Task to complete.
Everything from the first line to the line containing "MOUTH_DEPTH, MOUTH_WIDTH = 25.5, 21.5" is to be repeated exactly; nothing past it.

Given material.
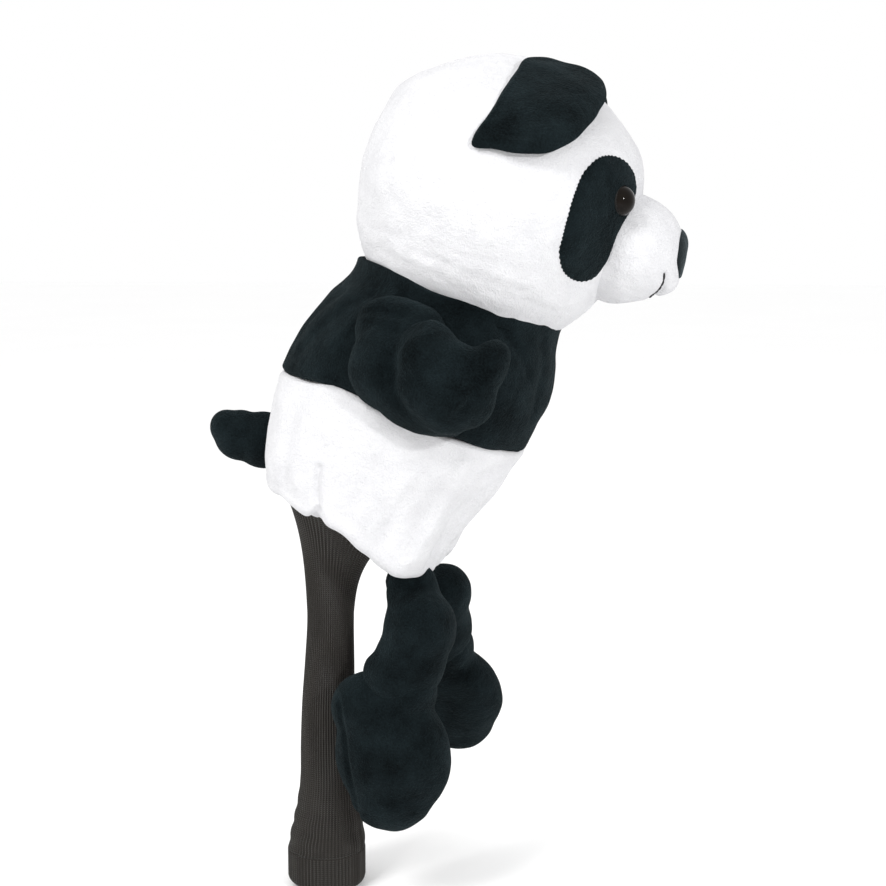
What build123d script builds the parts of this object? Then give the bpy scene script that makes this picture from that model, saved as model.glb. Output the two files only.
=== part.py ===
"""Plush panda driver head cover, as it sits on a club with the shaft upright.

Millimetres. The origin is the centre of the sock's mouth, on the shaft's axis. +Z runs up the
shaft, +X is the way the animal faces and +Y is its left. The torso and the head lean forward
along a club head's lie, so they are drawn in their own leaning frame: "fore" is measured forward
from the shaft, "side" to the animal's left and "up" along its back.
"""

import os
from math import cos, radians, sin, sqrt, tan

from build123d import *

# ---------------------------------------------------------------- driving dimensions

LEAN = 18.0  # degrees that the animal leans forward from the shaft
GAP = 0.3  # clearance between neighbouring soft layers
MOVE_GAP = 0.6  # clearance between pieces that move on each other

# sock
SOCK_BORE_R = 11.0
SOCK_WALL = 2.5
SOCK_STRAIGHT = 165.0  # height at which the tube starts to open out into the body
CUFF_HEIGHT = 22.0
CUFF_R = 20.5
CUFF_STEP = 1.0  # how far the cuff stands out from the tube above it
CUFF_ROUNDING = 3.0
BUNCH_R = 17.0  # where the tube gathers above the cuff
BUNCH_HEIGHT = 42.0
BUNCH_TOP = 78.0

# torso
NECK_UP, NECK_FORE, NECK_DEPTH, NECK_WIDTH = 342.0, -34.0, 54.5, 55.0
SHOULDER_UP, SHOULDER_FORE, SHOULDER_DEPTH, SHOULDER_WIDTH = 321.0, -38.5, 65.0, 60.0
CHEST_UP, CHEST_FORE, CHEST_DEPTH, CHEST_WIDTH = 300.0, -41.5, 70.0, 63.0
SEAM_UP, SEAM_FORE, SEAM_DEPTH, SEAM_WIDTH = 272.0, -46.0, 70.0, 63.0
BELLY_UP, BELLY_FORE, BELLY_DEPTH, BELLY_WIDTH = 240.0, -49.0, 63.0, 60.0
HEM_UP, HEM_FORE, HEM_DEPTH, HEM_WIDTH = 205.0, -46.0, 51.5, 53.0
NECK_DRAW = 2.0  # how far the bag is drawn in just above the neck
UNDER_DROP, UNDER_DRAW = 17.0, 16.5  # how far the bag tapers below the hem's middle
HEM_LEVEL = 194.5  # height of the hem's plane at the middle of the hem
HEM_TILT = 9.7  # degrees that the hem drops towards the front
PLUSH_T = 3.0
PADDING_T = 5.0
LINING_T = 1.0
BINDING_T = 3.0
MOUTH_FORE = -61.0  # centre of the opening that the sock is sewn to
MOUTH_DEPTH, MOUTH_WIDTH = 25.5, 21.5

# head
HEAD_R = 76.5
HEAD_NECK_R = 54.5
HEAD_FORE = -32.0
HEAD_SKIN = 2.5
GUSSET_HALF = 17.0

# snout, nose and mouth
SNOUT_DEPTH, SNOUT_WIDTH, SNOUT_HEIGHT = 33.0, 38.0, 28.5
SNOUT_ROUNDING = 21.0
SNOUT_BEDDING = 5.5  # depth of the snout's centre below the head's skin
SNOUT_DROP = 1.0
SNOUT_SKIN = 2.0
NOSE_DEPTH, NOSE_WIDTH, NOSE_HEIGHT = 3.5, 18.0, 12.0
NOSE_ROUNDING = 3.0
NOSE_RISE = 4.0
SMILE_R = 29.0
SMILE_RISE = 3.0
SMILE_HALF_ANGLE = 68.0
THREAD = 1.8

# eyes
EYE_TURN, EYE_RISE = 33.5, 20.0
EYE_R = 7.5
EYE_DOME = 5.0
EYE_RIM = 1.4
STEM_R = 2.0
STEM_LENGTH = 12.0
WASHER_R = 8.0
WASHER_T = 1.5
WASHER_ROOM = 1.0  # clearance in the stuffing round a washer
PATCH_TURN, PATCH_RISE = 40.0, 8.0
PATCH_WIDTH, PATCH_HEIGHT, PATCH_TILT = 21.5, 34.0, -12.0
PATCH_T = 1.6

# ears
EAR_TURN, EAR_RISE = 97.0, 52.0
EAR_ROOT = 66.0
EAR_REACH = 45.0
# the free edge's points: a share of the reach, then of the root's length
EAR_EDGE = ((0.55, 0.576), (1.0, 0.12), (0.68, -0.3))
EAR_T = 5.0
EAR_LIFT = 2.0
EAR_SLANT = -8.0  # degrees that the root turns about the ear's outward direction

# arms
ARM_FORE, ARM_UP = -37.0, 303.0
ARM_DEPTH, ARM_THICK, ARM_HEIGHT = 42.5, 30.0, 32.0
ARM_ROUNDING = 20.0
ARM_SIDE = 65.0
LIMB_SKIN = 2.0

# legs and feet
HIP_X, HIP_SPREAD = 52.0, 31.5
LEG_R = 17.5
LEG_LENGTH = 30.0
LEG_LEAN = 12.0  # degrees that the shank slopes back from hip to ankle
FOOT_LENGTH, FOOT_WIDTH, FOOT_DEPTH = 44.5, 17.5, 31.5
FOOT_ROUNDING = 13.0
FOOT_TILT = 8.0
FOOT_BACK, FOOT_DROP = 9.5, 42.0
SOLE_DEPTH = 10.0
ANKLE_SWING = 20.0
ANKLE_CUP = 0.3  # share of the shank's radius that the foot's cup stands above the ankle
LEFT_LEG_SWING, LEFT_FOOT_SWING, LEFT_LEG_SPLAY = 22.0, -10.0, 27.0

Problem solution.
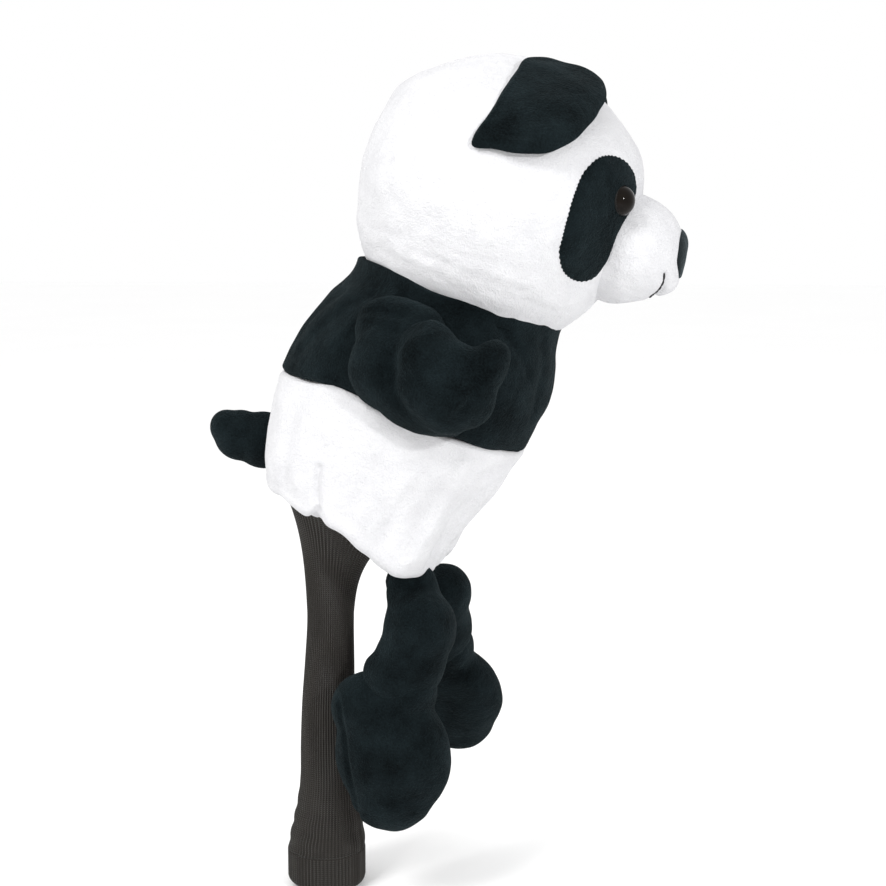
What build123d script builds the parts of this object? Then give the bpy scene script that makes this picture from that model, saved as model.glb. Output the two files only.
=== part.py ===
"""Plush panda driver head cover, as it sits on a club with the shaft upright.

Millimetres. The origin is the centre of the sock's mouth, on the shaft's axis. +Z runs up the
shaft, +X is the way the animal faces and +Y is its left. The torso and the head lean forward
along a club head's lie, so they are drawn in their own leaning frame: "fore" is measured forward
from the shaft, "side" to the animal's left and "up" along its back.
"""

import os
from math import cos, radians, sin, sqrt, tan

from build123d import *

# ---------------------------------------------------------------- driving dimensions

LEAN = 18.0  # degrees that the animal leans forward from the shaft
GAP = 0.3  # clearance between neighbouring soft layers
MOVE_GAP = 0.6  # clearance between pieces that move on each other

# sock
SOCK_BORE_R = 11.0
SOCK_WALL = 2.5
SOCK_STRAIGHT = 165.0  # height at which the tube starts to open out into the body
CUFF_HEIGHT = 22.0
CUFF_R = 20.5
CUFF_STEP = 1.0  # how far the cuff stands out from the tube above it
CUFF_ROUNDING = 3.0
BUNCH_R = 17.0  # where the tube gathers above the cuff
BUNCH_HEIGHT = 42.0
BUNCH_TOP = 78.0

# torso
NECK_UP, NECK_FORE, NECK_DEPTH, NECK_WIDTH = 342.0, -34.0, 54.5, 55.0
SHOULDER_UP, SHOULDER_FORE, SHOULDER_DEPTH, SHOULDER_WIDTH = 321.0, -38.5, 65.0, 60.0
CHEST_UP, CHEST_FORE, CHEST_DEPTH, CHEST_WIDTH = 300.0, -41.5, 70.0, 63.0
SEAM_UP, SEAM_FORE, SEAM_DEPTH, SEAM_WIDTH = 272.0, -46.0, 70.0, 63.0
BELLY_UP, BELLY_FORE, BELLY_DEPTH, BELLY_WIDTH = 240.0, -49.0, 63.0, 60.0
HEM_UP, HEM_FORE, HEM_DEPTH, HEM_WIDTH = 205.0, -46.0, 51.5, 53.0
NECK_DRAW = 2.0  # how far the bag is drawn in just above the neck
UNDER_DROP, UNDER_DRAW = 17.0, 16.5  # how far the bag tapers below the hem's middle
HEM_LEVEL = 194.5  # height of the hem's plane at the middle of the hem
HEM_TILT = 9.7  # degrees that the hem drops towards the front
PLUSH_T = 3.0
PADDING_T = 5.0
LINING_T = 1.0
BINDING_T = 3.0
MOUTH_FORE = -61.0  # centre of the opening that the sock is sewn to
MOUTH_DEPTH, MOUTH_WIDTH = 25.5, 21.5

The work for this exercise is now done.